Dès lors, il faut voir que la tension entre le RU et l’UE a surtout été et avant tout, de nature politique, ce qui ne l’a pas aidée à forger des alliances au sein des structures européennes – elles aussi différentes de la façon de vivre la confrontation politique au sein de la Chambre des Communes outre-manche.
Que restera-t-il du passage britannique au sein de l’UE ? Avant tout leur soutien à la libéralisation du marché commun et la défense du libre-échange avec un pragmatisme très anglo-saxon visant à s’opposer à toutes formes de réglementations trop contraignantes.
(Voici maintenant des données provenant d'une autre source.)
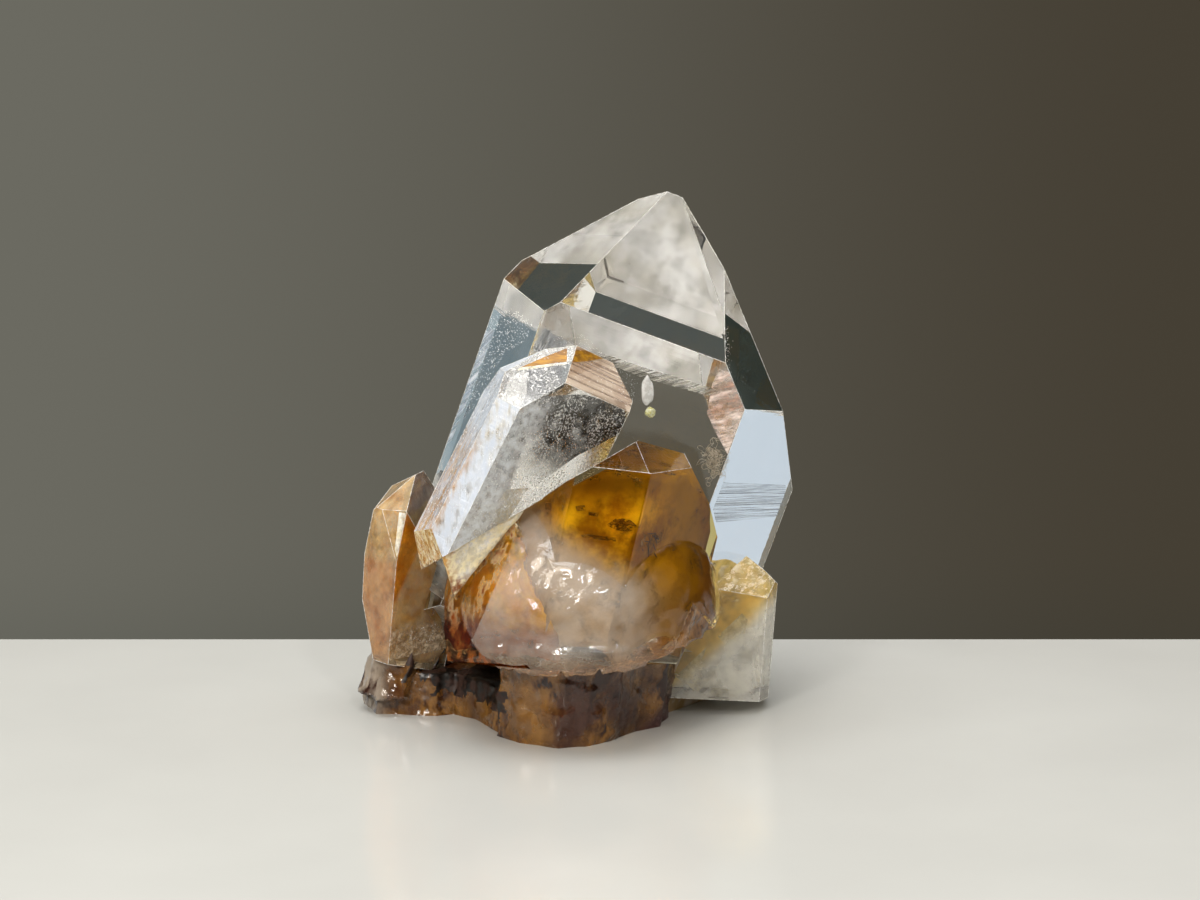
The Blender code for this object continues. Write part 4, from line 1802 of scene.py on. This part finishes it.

Mais, peut-être plus important encore, c’est par leur refus de voir leur souveraineté nationale leur échapper que les britanniques ont tiré la sonnette d’alarme d’une EU trop présente, trop bureaucratique et surtout trop peu démocratique. Leur désir de voir s’imposer le dialogue intergouvernemental au sein de l’UE a pu être entendu car ils étaient des partenaires suffisamment forts. Qui le dira avec suffisamment d’éloquence, de réalisme et de courage maintenant ? Et qui pourra s’opposer au couple franco-allemand avec assez d’assurance pour faire entendre la voix de certains petits pays ?
Alors, Goodbye, dear Britain et surtout bonne chance pour les deux ans qui viennent car c’est aussi notre future UE qui va se dessiner dans les échanges nombreux qui vont avoir lieu. Sans la perfide Albion, celle que les Français adorent détester, c’est bien toute l’UE qui sera affectée. C’est bien nous, les citoyens européens, qui seront les enfants de ce divorce.